In early April 2017, Dr Emily Guerry took fourteen of her third-year students from her special subject module, ‘Saints, Relics, and Churches in Medieval Europe’ (HI 6058), on a four-day fieldtrip to explore the material culture of medieval Rome. The School of History generously subsidized the cost of travel and accommodation.
Testimonials
“When we arrived in the early evening, the students checked into their hostel near Termini and we all headed straight to the Forum to get a sense of the city of Rome– that still-smoking hearth of culture. Our itinerary was designed to proceed both chronologically and geographically through the development of the Christian capital so our first morning was packed with time spent in the Palatine Hill and the Capitoline Museo, followed by an afternoon in the Pantheon (which was converted into a church dedicated to the Virgin Mary in the sixth century). Next, we examined the first major Rome house-church female cults located Santa Pudenziana, Santa Prassede, and ended our day with a special private tour of the loggia (with captivating city views) atop Santa Maria Maggiore on the Esquiline. On our second morning, we began by spending two hours inside the stunning church of San Clemente and descended into its many layers of archeological history.
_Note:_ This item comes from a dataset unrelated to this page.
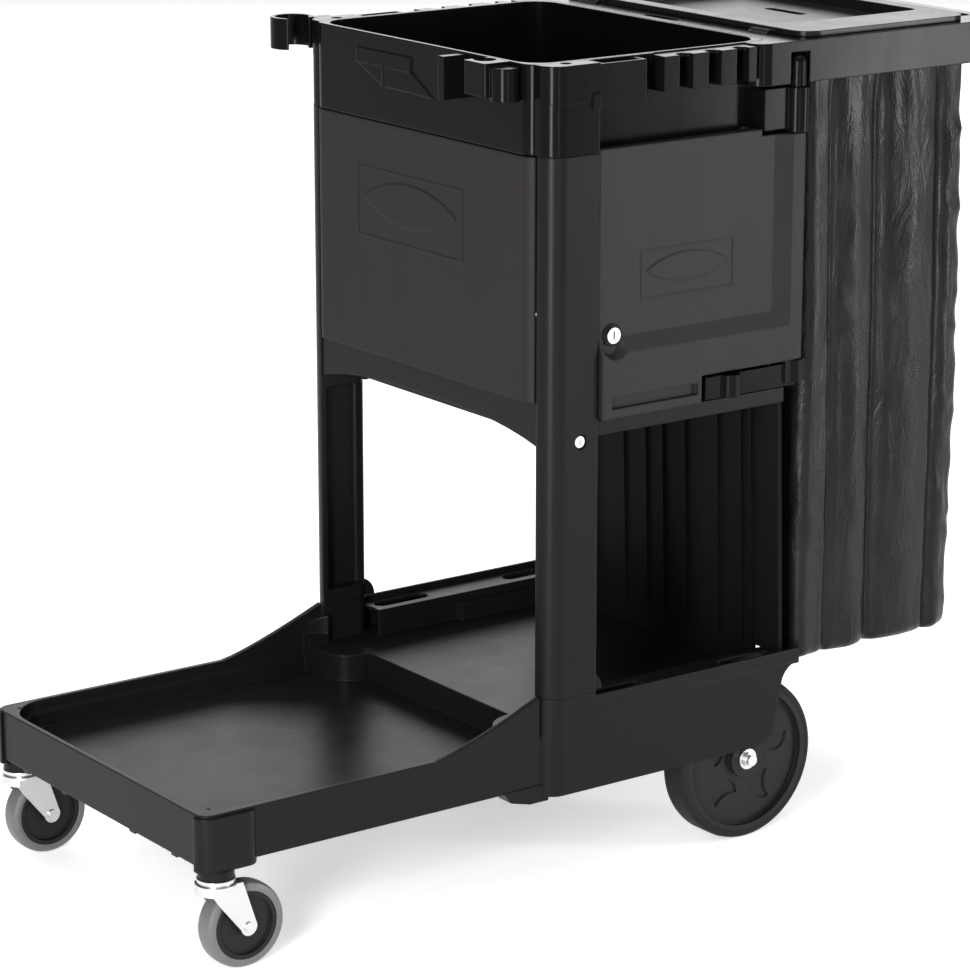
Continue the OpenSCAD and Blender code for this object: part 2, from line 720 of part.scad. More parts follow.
module lock_case_near() color([0.1, 0.1, 0.1]) placed() near_side() lock_case();
module lock_case_far() color([0.1, 0.1, 0.1]) placed() lock_case();
module lock_plug_near() color([0.8, 0.8, 0.82]) placed() near_side() lock_plug();
module lock_plug_far() color([0.8, 0.8, 0.82]) placed() lock_plug();
module lock_cam_near() color([0.6, 0.6, 0.62]) placed() near_side() lock_cam();
module lock_cam_far() color([0.6, 0.6, 0.62]) placed() lock_cam();

// ---- rear wheels ----

wheel_y = [rear_wheel_out - rear_wheel_w, rear_wheel_out];

module at_rear_axle() {
  translate([rear_axle[0], 0, rear_axle[1]]) children();
}

module rear_axle_rod() color([0.7, 0.71, 0.73]) placed() at_rear_axle()
  bar_y(rear_axle_r, [-(rear_wheel_out + 5.4), rear_wheel_out + 5.4]);

module axle_washers() color([0.78, 0.79, 0.8]) placed() both_sides() at_rear_axle() difference() {
  bar_y(13, [rear_wheel_out + slack, rear_wheel_out + 2.3]);
  bar_y(rear_axle_r + 0.1, [rear_wheel_out - 1, rear_wheel_out + 5]);
}

module axle_caps() color([0.8, 0.81, 0.82]) placed() both_sides() at_rear_axle() difference() {
  union() {
    bar_y(9, [rear_wheel_out + 2.5, rear_wheel_out + 6]);
    bar_y(6.8, [rear_wheel_out + 5, rear_wheel_out + 11]);
  }
  bar_y(rear_axle_r, [rear_wheel_out - 1, rear_wheel_out + 5.5]);
}

rim_in = rear_wheel_r - 9;           // inner radius of the tyre

// One curved pocket between two spokes of a wheel disc.
module spoke_pocket() {
  difference() {
    translate([52, 0]) circle(19);
    translate([68, 24]) circle(27);
  }
}

module rear_hub() at_rear_axle() difference() {
  union() {
    bar_y(rim_in - 0.2, [wheel_y[0] + 4, wheel_y[1] - 7]);
    difference() {
      bar_y(rim_in - 0.2, wheel_y);
      bar_y(rim_in - 7, [wheel_y[0] - 1, wheel_y[1] + 1]);
    }
    bar_y(24, wheel_y);
  }
  across([wheel_y[1] - 9.5, wheel_y[1] + 1])
    for (i = [0:4]) rotate(i * 72 + 20) spoke_pocket();
  bar_y(rear_axle_r + 0.08, [wheel_y[0] - 1, wheel_y[1] + 1]);
}

module rear_tyre() at_rear_axle() translate([0, wheel_y[0] + rear_wheel_w / 2, 0]) rotate([90, 0, 0])
  rotate_extrude($fn = 96) polygon([[rim_in, -rear_wheel_w / 2], [rear_wheel_r - 4, -rear_wheel_w / 2],
    [rear_wheel_r - 1, -rear_wheel_w / 2 + 2], [rear_wheel_r, -rear_wheel_w / 2 + 6],
    [rear_wheel_r, rear_wheel_w / 2 - 6], [rear_wheel_r - 1, rear_wheel_w / 2 - 2],
    [rear_wheel_r - 4, rear_wheel_w / 2], [rim_in, rear_wheel_w / 2]]);

module rear_hub_near() color([0.06, 0.06, 0.065]) placed() near_side() rear_hub();
module rear_hub_far() color([0.06, 0.06, 0.065]) placed() rear_hub();
module rear_tyre_near() color([0.13, 0.13, 0.135]) placed() near_side() rear_tyre();
module rear_tyre_far() color([0.13, 0.13, 0.135]) placed() rear_tyre();

// ---- casters ----

king_r = 4;
crown_z = 103;                       // underside of the fork's crown
fork_y = caster_y_half + 2;
caster_hub_r = 40;

module at_swivel() {
  translate([swivel_x, swivel_y, 0]) children();
}

module at_caster_axle() {
  translate([swivel_x + caster_trail, swivel_y, caster_r]) children();
}

module caster_stem() at_swivel() {
  translate([0, 0, 108.2]) cylinder(r = 22, h = 4);
  translate([0, 0, 112]) cylinder(r = 5.5, h = 60);
  // king pin with its riveted head under the crown
  translate([0, 0, crown_z - 4]) cylinder(r = king_r, h = 12);
  translate([0, 0, crown_z - 4]) cylinder(r = 7.5, h = 3.6);
}

crown_r = 24;
leg_r = 10.5;                        // round lower end of a fork leg
leg = [[-15, crown_z + 3], [-15, crown_z - 7], [-9, 86], [caster_trail - 10.3, caster_r - 2],
  [caster_trail + 10.3, caster_r + 2], [caster_trail - 7, crown_z + 3]];

module caster_fork() {
  difference() {
    at_swivel() union() {
      translate([0, 0, crown_z]) cylinder(r = crown_r, h = 3);
      translate([0, 0, crown_z + 2]) cylinder(r = 19, h = 2.9);
      translate([-14, -(fork_y + 2.4), crown_z]) cube([38, 2 * fork_y + 4.8, 3]);
      // turned-down front of the crown
      difference() {
        translate([0, 0, crown_z - 8]) cylinder(r = crown_r, h = 9);
        translate([0, 0, crown_z - 9]) cylinder(r = crown_r - 2.4, h = 9);
        translate([-13, -40, crown_z - 10]) cube([80, 80, 10]);
      }
      both_sides() across([fork_y, fork_y + 2.4]) {
        polygon(leg);
        translate([caster_trail, caster_r]) circle(leg_r);
      }
    }
    at_caster_axle() bar_y(3.92, [-30, 30]);
    at_swivel() translate([0, 0, crown_z - 1]) cylinder(r = king_r + 0.06, h = 10);
  }
}

module caster_axle() at_caster_axle() {
  for (y = [[-(fork_y + 4.4), -(fork_y + 2.5)], [fork_y + 2.5, fork_y + 4.4]]) bar_y(6, y);
  bar_y(3.9, [-(fork_y + 3), fork_y + 3]);
}

module caster_hub() at_caster_axle() difference() {
  union() {
    bar_y(caster_hub_r, [-8, 8]);
    difference() {
      bar_y(caster_hub_r, [-12.5, 12.5]);
      bar_y(caster_hub_r - 5, [-13, 13]);
    }
    bar_y(12, [-caster_y_half - 1, caster_y_half + 1]);
  }
  bar_y(3.97, [-20, 20]);
}

module caster_tyre() at_caster_axle() rotate([90, 0, 0]) rotate_extrude($fn = 96)
  polygon([[caster_hub_r + 0.1, -13], [caster_r - 6, -13.5], [caster_r - 2, -11.5], [caster_r - 0.5, -8],
    [caster_r, -4], [caster_r, 4], [caster_r - 0.5, 8], [caster_r - 2, 11.5], [caster_r - 6, 13.5],
    [caster_hub_r + 0.1, 13]]);

module caster_stem_near() color([0.7, 0.71, 0.73]) placed() near_side() caster_stem();
module caster_stem_far() color([0.7, 0.71, 0.73]) placed() caster_stem();
module caster_fork_near() color([0.8, 0.81, 0.83]) placed() near_side() caster_fork();
module caster_fork_far() color([0.8, 0.81, 0.83]) placed() caster_fork();
module caster_axle_near() color([0.8, 0.81, 0.83]) placed() near_side() caster_axle();
module caster_axle_far() color([0.8, 0.81, 0.83]) placed() caster_axle();
module caster_hub_near() color([0.08, 0.08, 0.085]) placed() near_side() caster_hub();
module caster_hub_far() color([0.08, 0.08, 0.085]) placed() caster_hub();
module caster_tyre_near() color([0.3, 0.3, 0.31]) placed() near_side() caster_tyre();
module caster_tyre_far() color([0.3, 0.3, 0.31]) placed() caster_tyre();

base_deck();
corner_block_near();
corner_block_far();
upright_near();
upright_far();
mid_shelf();
lower_back();
cabinet_back();
front_panel();
top_tray();
rim_side_near();
rim_side_far();
broom_hook();
handle_clip();
bag_frame();
lid();
lid_pins();
bag();
bag_clips();
door_near();
door_far();
hinge_rod_near();
hinge_rod_far();
upper_hinge_brackets();
lower_hinge_brackets();
lock_case_near();
lock_case_far();
lock_plug_near();
lock_plug_far();
lock_cam_near();
lock_cam_far();
frame_bolts();
rear_axle_rod();
axle_washers();
axle_caps();
rear_hub_near();
rear_hub_far();
rear_tyre_near();
rear_tyre_far();
caster_stem_near();
caster_stem_far();
caster_fork_near();
caster_fork_far();
caster_axle_near();
caster_axle_far();
caster_hub_near();
caster_hub_far();
caster_tyre_near();
caster_tyre_far();
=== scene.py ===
"""A housekeeping cart: finishes for its moulded parts, a hanging bag, and a plain studio."""

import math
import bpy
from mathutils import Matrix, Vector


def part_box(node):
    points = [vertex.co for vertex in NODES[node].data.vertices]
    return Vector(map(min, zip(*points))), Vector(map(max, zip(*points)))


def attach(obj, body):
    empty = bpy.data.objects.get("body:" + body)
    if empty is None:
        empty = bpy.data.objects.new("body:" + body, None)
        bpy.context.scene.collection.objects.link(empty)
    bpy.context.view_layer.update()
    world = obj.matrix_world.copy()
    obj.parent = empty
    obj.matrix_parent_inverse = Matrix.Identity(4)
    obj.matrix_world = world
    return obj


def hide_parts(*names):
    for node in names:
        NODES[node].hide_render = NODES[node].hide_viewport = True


bl_info = {
    "name": "Housekeeping Cart",
    "version": (1, 0, 0),
    "blender": (4, 5, 0),
    "location": "3D View > Sidebar > Cart",
    "description": "Gives the cart its finishes, hangs its bag and sets up a studio",
    "category": "Object",
}

import bpy
from bpy.props import FloatProperty, FloatVectorProperty, IntProperty, PointerProperty
from mathutils import Euler, Vector, noise

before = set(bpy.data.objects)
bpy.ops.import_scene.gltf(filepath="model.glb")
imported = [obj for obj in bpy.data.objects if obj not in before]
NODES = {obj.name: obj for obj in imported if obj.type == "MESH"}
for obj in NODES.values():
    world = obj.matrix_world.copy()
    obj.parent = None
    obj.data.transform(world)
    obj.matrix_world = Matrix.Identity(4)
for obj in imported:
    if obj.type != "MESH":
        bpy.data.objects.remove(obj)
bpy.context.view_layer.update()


# ---------------------------------------------------------------- shader maths

# Sockets of the Mix node for colours, which share their names with its other types.
FIRST_COLOUR, SECOND_COLOUR, MIXED_COLOUR = 6, 7, 2
HEIGHT_AXIS = 2  # the Z output of Separate XYZ


class Wire:
    """A shader socket that can be added, subtracted and multiplied."""

    def __init__(self, finish, socket):
        self.finish = finish
        self.socket = socket

    def maths(self, operation, *values):
        return self.finish.node(
            "ShaderNodeMath", {"operation": operation}, dict(enumerate(values))
        )

    def __add__(self, other):
        return self.maths("ADD", self, other)

    def __radd__(self, other):
        return self.maths("ADD", other, self)

    def __sub__(self, other):
        return self.maths("SUBTRACT", self, other)

    def __rsub__(self, other):
        return self.maths("SUBTRACT", other, self)

    def __mul__(self, other):
        return self.maths("MULTIPLY", self, other)

    def __rmul__(self, other):
        return self.maths("MULTIPLY", other, self)

    def wave(self):
        return self.maths("SINE", self)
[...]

Then we ventured to the Lateran for private visit of SS Quattro Coronati thanks to the Augustinian nuns (and performed our very own re-staging of the Donation of Constantine), followed by a pilgrimage to the Sancta Sanctorum, wherein four enterprising students actually acquired an indulgence! We spent that in Trastevere to make a private visit– with generous thanks to the Clarissa nuns– to Pietro Cavallini’s monumental Last Judgment fresco in Santa Cecilia, which is said to embody the ‘turning point’ between the transformation of Gothic painting into the ‘Renaissance.’ We ended this special day by looking at the amazing spolia in Santa Maria in Trastevere– purportedly the earliest location for the Roman cult of the Virgin– and marveling at its resplendent medieval mosaics. We spent out last day wandering through the Vatican museums, where we came face to face with dozens of sacred and sublime objects from our course, including early Christian sarcophagi, cult statues, and even Michelangelo’s wall paintings in the Sistine Chapel. In the end, our trip was an awe-inspiring intellectual adventure. The students encountered and examined some of the most transformative examples of church architecture, painting, and sculpture in the history of art and architecture in Rome. We are all so grateful to the School of History, especially Jenny Humphrey, for providing us with this once in a lifetime opportunity.Grazie mille!”